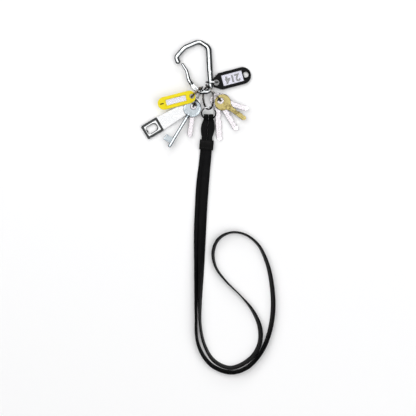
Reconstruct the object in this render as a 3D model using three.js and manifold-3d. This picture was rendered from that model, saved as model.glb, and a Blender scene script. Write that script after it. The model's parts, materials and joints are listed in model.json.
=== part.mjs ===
// A key organiser laid out on a table: a bent-gate carabiner, split rings with keys, two key tags
// and a bottle opener, and a long leather lanyard on a ring of its own. Millimetres, +Z up, table at z = 0.
import * as THREE from 'three';
import { mergeVertices } from 'three/addons/utils/BufferGeometryUtils.js';
import Module from 'manifold-3d';

const wasm = await Module();
wasm.setup();

// ---- Clearances -------------------------------------------------------------------------------
const GAP = 0.3;             // between touching pieces
const CUT = 1;               // how far a cutting tool runs past a face

// ---- Carabiner --------------------------------------------------------------------------------
const CRADLE_TILT = 5.2;     // degrees, the basket end rides up on the rings that pass under it
const ROD = { hinge: 6.2, basket: 6.2, spine: 8, crown: 6.4, nose: 6.6 };
const ROD_SIDES = 12;
const CRADLE_HEIGHT = ROD.basket / 2 + 3.7;   // the carabiner's middle plane at the group's origin
const RIVET = { x: -18.3, y: -30.9, radius: 0.9, head: 1.7, headHeight: 0.6 };
const BASKET = [[-11, -36], [3.2, -35.5]];
const CROWN = [[0.3, 24.5], [-12.5, 33.2], [-32.5, 24.5], [-43.6, 11.5]];
const NOSE_TIP = [-40.2, 2.5];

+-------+

→ **Your task**
Give back each line above precisely as it stands.

→ **Answer to the exercise**
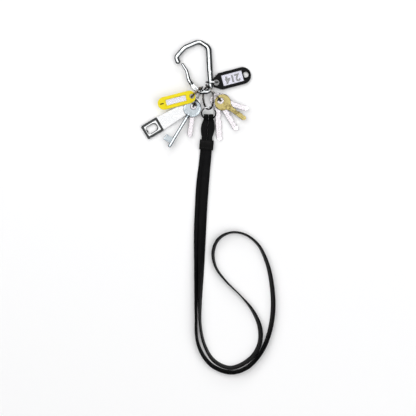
Reconstruct the object in this render as a 3D model using three.js and manifold-3d. This picture was rendered from that model, saved as model.glb, and a Blender scene script. Write that script after it. The model's parts, materials and joints are listed in model.json.
=== part.mjs ===
// A key organiser laid out on a table: a bent-gate carabiner, split rings with keys, two key tags
// and a bottle opener, and a long leather lanyard on a ring of its own. Millimetres, +Z up, table at z = 0.
import * as THREE from 'three';
import { mergeVertices } from 'three/addons/utils/BufferGeometryUtils.js';
import Module from 'manifold-3d';

const wasm = await Module();
wasm.setup();

// ---- Clearances -------------------------------------------------------------------------------
const GAP = 0.3;             // between touching pieces
const CUT = 1;               // how far a cutting tool runs past a face

// ---- Carabiner --------------------------------------------------------------------------------
const CRADLE_TILT = 5.2;     // degrees, the basket end rides up on the rings that pass under it
const ROD = { hinge: 6.2, basket: 6.2, spine: 8, crown: 6.4, nose: 6.6 };
const ROD_SIDES = 12;
const CRADLE_HEIGHT = ROD.basket / 2 + 3.7;   // the carabiner's middle plane at the group's origin
const RIVET = { x: -18.3, y: -30.9, radius: 0.9, head: 1.7, headHeight: 0.6 };
const BASKET = [[-11, -36], [3.2, -35.5]];
const CROWN = [[0.3, 24.5], [-12.5, 33.2], [-32.5, 24.5], [-43.6, 11.5]];
const NOSE_TIP = [-40.2, 2.5];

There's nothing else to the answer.